RegExCallback(HayStack, NeedleRegEx, Fun, SubPaterns=0, StartingPosition=1){	
	pos := StartingPosition, n:=0
	loop, 
	{
		i := RegExMatch(HayStack, NeedleRegEx, o, pos), n++
		IfEqual, i, 0, return n
		pos := i+Strlen(o)
		goto RegExCallback%SubPaterns%

		RegExCallback0: 
			r := %Fun%(o)
			goto RegExCallback
		RegExCallback1: 
			r := %Fun%(o, o1)
			goto RegExCallback
		RegExCallback2: 
			r := %Fun%(o, o1, o2)
			goto RegExCallback
		RegExCallback3: 
			r := %Fun%(o, o1, o2, o3)
			goto RegExCallback
		RegExCallback4: 
			r := %Fun%(o, o1, o2, o3, o4)
			goto RegExCallback
		RegExCallback5: 
			r := %Fun%(o, o1, o2, o3, o4, o5)
		
		RegExCallback:
			ifEqual, r, 0, return n			
	}
}
The function accepts n+1 parameter where n is number of subpaterns and additional one contains entire match. You can return true to continue iterating or false to stop it.

You can use the function to provide any kind of processing on data patterns. In lexikos version of AHK it can be much simpler due to updates to dynamic function calls (i.e. SubPaterns parameter can be calculated and user doesn't have to think about it).

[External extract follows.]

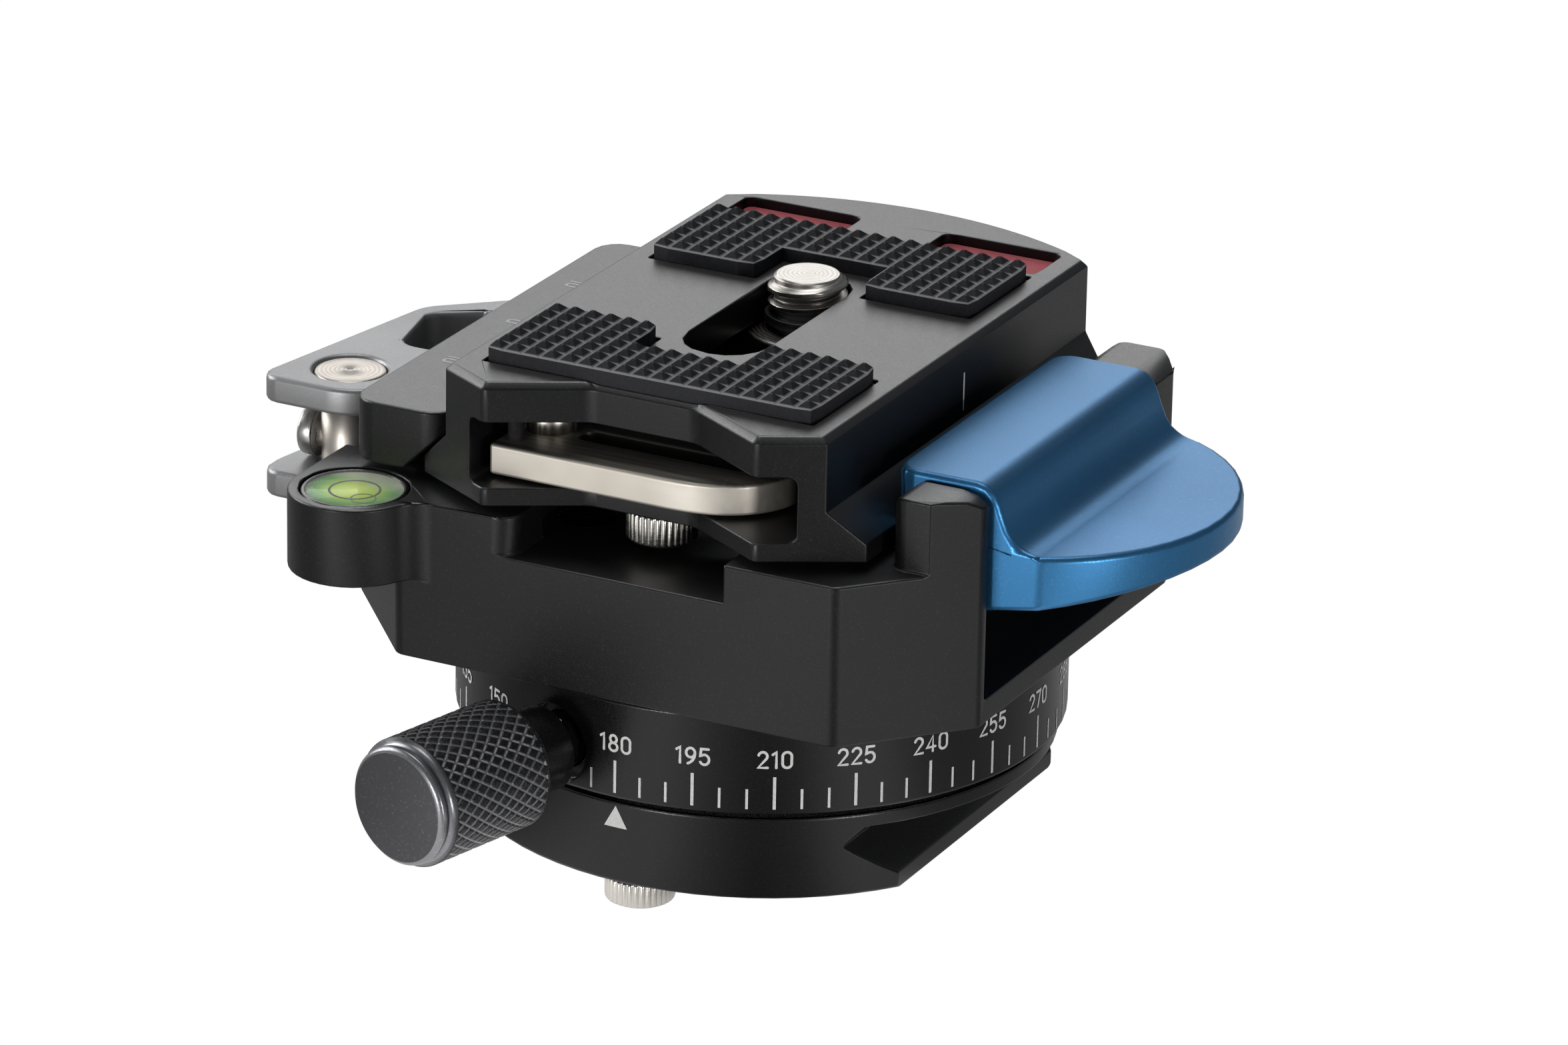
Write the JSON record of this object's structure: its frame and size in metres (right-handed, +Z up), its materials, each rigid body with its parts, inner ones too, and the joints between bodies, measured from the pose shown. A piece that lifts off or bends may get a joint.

The true power of this concept comes in form of RegExReplaceCallback where function result is used as replacement string.
Posted Image

Arion
  • Members
  • 7 posts
  • Last active: Mar 17 2012 01:58 AM
  • Joined: 21 Oct 2008
Reviving this thread to say your solution worked flawlessly. Thank you a lot!